[Given material]
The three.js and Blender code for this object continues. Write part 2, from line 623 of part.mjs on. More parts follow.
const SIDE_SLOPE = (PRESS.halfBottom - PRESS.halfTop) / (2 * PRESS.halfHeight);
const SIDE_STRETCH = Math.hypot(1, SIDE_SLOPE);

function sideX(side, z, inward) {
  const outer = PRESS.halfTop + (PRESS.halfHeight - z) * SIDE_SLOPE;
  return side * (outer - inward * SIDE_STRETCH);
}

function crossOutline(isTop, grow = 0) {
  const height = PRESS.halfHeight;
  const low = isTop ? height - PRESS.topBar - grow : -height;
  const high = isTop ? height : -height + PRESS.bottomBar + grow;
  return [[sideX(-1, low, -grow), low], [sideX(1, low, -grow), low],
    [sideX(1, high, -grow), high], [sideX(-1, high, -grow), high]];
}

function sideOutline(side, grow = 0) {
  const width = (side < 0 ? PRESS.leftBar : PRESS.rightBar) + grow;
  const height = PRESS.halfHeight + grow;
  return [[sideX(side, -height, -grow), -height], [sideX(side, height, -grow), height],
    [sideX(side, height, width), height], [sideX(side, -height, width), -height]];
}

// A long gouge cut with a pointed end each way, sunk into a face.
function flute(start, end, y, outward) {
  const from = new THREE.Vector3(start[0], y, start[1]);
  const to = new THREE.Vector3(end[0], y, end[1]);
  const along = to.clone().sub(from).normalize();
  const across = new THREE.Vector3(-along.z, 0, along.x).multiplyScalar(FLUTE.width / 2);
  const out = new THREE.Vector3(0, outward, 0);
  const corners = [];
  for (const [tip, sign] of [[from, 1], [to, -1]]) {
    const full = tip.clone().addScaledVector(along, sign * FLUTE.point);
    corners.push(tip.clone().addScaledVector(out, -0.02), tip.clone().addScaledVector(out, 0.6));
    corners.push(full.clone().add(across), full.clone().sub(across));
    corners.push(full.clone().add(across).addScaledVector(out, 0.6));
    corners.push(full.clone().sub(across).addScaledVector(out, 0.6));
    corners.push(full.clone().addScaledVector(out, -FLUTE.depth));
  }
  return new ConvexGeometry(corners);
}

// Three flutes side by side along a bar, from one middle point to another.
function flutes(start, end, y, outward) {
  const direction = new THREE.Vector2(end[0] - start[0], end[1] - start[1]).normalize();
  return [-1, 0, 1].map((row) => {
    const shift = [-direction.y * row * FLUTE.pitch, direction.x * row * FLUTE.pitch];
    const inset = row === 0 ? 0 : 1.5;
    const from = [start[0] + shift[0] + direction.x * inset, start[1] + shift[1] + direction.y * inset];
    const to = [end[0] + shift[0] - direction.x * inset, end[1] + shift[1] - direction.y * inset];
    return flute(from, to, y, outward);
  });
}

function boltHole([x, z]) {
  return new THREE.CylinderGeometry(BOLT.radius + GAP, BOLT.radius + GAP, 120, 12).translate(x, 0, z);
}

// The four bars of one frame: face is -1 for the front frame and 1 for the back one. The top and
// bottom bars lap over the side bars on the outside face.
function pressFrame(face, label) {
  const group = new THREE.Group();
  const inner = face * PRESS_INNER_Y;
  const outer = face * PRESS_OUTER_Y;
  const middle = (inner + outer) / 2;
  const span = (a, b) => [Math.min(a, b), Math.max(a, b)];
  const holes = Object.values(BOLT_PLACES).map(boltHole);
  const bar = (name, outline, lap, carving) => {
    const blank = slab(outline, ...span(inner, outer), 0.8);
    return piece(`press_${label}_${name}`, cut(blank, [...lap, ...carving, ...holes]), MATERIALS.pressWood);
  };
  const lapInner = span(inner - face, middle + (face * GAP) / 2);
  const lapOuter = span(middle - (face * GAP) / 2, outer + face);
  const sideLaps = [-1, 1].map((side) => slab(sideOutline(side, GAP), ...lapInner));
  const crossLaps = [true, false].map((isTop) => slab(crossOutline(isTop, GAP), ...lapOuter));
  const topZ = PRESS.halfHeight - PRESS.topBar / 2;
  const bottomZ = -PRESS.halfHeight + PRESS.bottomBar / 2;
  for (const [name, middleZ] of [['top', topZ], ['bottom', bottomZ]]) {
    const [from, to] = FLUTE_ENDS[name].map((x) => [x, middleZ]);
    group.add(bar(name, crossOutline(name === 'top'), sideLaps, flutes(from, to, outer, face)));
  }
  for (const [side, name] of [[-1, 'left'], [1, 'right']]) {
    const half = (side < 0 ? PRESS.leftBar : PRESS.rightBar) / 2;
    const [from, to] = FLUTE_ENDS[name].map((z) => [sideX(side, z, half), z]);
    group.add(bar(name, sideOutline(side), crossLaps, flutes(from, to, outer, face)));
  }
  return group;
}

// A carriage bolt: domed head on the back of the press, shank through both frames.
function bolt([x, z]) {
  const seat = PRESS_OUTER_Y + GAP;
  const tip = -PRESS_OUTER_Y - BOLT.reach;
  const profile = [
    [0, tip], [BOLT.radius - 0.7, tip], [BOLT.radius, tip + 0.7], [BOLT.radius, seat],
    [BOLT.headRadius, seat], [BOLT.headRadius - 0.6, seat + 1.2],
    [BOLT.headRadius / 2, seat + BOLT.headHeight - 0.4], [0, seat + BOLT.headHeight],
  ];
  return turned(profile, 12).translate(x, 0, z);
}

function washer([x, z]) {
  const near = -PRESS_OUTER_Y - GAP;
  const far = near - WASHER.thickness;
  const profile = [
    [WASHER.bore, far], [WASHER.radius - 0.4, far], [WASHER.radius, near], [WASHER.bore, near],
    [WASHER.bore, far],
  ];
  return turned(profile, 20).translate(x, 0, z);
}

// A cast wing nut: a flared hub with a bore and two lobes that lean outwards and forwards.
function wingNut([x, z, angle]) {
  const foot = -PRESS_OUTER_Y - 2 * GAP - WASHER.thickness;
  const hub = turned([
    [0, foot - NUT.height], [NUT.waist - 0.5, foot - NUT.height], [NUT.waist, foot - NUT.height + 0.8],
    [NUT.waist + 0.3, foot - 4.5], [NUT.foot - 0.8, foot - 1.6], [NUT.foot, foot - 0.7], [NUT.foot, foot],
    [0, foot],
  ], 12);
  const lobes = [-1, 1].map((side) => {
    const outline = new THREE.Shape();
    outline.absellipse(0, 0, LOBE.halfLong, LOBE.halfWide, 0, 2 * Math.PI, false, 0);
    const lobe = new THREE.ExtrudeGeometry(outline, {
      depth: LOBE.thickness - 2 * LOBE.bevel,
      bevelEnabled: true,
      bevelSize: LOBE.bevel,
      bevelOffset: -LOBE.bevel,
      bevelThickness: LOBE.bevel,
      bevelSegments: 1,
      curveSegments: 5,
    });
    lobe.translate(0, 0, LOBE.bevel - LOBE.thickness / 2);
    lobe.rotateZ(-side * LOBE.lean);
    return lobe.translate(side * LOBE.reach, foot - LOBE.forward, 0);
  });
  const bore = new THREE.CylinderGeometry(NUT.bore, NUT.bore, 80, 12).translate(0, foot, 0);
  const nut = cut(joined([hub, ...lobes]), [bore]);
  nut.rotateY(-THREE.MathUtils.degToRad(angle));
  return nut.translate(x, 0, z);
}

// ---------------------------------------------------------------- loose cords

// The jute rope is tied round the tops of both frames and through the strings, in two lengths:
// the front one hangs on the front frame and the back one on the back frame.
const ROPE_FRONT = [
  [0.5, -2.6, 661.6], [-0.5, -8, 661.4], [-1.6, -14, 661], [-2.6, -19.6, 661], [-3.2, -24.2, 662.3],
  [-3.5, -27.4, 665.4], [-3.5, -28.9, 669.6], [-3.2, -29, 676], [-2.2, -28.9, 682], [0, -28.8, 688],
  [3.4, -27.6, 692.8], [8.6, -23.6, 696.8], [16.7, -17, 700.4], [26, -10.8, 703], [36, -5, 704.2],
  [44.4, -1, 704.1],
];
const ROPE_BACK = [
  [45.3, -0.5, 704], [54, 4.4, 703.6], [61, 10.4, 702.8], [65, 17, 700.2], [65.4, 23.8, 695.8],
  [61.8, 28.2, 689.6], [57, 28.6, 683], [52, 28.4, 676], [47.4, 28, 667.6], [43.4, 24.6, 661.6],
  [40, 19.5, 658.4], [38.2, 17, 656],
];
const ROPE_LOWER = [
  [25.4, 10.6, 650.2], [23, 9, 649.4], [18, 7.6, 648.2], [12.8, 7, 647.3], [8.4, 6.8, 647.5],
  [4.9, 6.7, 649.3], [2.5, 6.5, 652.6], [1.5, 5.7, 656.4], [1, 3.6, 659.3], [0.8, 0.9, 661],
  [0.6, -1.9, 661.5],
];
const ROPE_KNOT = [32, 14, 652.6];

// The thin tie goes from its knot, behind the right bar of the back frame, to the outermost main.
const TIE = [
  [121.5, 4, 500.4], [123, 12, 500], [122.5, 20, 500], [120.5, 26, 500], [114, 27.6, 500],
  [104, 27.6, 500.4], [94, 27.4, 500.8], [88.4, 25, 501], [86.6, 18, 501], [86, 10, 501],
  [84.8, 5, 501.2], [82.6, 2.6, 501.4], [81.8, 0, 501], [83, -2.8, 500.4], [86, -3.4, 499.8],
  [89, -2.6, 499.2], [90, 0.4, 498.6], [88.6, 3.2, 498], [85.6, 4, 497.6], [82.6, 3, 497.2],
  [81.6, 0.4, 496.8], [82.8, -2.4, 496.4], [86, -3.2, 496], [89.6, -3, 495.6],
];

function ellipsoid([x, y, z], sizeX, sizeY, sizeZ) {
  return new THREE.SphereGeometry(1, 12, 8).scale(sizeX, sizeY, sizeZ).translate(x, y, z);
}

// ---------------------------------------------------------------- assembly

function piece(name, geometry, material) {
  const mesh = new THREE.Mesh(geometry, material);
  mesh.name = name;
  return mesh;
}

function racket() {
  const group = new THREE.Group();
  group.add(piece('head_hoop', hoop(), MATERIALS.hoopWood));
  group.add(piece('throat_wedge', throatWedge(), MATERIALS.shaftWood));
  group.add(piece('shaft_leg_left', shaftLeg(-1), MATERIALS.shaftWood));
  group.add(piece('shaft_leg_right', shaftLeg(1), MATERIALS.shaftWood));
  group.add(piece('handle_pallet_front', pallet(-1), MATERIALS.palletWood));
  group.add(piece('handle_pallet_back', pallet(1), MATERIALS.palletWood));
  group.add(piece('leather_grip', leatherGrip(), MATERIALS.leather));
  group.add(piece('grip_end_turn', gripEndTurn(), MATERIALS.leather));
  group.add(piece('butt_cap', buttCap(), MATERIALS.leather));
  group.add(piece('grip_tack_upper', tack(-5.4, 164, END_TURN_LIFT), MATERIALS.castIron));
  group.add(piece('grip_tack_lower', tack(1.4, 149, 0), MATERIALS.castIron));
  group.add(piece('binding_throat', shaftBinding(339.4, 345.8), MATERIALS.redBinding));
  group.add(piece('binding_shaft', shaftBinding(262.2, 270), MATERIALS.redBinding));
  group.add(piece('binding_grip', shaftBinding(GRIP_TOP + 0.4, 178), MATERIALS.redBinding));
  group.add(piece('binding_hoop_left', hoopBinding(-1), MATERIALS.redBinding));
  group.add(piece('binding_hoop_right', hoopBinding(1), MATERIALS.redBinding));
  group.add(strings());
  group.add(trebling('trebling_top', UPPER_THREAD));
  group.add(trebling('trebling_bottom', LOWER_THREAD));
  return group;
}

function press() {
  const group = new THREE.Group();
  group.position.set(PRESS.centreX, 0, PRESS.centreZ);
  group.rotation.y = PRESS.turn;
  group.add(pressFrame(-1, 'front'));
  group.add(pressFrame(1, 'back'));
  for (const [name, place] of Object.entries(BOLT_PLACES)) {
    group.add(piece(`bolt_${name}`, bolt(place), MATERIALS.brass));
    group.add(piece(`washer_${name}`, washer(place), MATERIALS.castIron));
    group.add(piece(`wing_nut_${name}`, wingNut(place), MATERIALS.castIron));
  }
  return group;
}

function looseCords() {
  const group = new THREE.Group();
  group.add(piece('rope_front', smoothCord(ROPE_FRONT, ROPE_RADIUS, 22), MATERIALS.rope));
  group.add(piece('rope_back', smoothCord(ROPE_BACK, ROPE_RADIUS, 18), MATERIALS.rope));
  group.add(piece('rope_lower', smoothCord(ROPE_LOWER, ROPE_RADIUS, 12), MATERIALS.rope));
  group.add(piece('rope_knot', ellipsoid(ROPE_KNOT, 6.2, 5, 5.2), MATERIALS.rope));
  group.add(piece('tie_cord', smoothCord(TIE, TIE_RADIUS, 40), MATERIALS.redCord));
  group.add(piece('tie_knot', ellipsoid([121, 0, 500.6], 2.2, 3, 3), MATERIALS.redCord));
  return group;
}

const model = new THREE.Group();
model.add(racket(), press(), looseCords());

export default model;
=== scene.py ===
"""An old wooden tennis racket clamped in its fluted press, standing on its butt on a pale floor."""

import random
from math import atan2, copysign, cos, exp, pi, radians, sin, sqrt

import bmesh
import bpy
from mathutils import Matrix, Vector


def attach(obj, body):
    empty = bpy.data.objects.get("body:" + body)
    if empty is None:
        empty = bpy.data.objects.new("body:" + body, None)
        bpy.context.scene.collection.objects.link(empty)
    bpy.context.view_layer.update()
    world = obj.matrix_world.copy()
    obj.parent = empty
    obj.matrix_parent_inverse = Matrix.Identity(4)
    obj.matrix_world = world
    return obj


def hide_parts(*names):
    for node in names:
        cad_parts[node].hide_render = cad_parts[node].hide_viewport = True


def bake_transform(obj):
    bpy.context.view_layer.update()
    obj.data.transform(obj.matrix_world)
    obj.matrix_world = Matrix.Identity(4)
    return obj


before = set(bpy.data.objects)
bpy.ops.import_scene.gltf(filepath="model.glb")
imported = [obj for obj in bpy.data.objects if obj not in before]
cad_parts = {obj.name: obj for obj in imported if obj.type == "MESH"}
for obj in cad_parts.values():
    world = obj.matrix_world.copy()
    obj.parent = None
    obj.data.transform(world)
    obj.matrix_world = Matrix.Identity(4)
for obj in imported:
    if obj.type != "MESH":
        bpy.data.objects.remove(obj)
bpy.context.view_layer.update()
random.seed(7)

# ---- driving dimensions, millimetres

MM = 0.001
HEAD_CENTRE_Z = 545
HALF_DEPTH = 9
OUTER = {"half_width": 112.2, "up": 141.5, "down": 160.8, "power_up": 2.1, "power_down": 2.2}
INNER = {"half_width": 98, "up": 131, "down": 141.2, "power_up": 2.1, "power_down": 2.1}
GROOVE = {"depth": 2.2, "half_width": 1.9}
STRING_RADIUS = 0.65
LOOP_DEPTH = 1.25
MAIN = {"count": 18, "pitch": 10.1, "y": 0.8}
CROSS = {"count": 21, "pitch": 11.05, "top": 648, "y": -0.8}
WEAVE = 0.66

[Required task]
From the line that contains "const model = new THREE.Group();" through the line that contains "bpy.data.objects.remove(obj)", reproduce every line exactly, both end lines included.

[Solution to this problem]
const model = new THREE.Group();
model.add(racket(), press(), looseCords());

export default model;
=== scene.py ===
"""An old wooden tennis racket clamped in its fluted press, standing on its butt on a pale floor."""

import random
from math import atan2, copysign, cos, exp, pi, radians, sin, sqrt

import bmesh
import bpy
from mathutils import Matrix, Vector


def attach(obj, body):
    empty = bpy.data.objects.get("body:" + body)
    if empty is None:
        empty = bpy.data.objects.new("body:" + body, None)
        bpy.context.scene.collection.objects.link(empty)
    bpy.context.view_layer.update()
    world = obj.matrix_world.copy()
    obj.parent = empty
    obj.matrix_parent_inverse = Matrix.Identity(4)
    obj.matrix_world = world
    return obj


def hide_parts(*names):
    for node in names:
        cad_parts[node].hide_render = cad_parts[node].hide_viewport = True


def bake_transform(obj):
    bpy.context.view_layer.update()
    obj.data.transform(obj.matrix_world)
    obj.matrix_world = Matrix.Identity(4)
    return obj


before = set(bpy.data.objects)
bpy.ops.import_scene.gltf(filepath="model.glb")
imported = [obj for obj in bpy.data.objects if obj not in before]
cad_parts = {obj.name: obj for obj in imported if obj.type == "MESH"}
for obj in cad_parts.values():
    world = obj.matrix_world.copy()
    obj.parent = None
    obj.data.transform(world)
    obj.matrix_world = Matrix.Identity(4)
for obj in imported:
    if obj.type != "MESH":
        bpy.data.objects.remove(obj)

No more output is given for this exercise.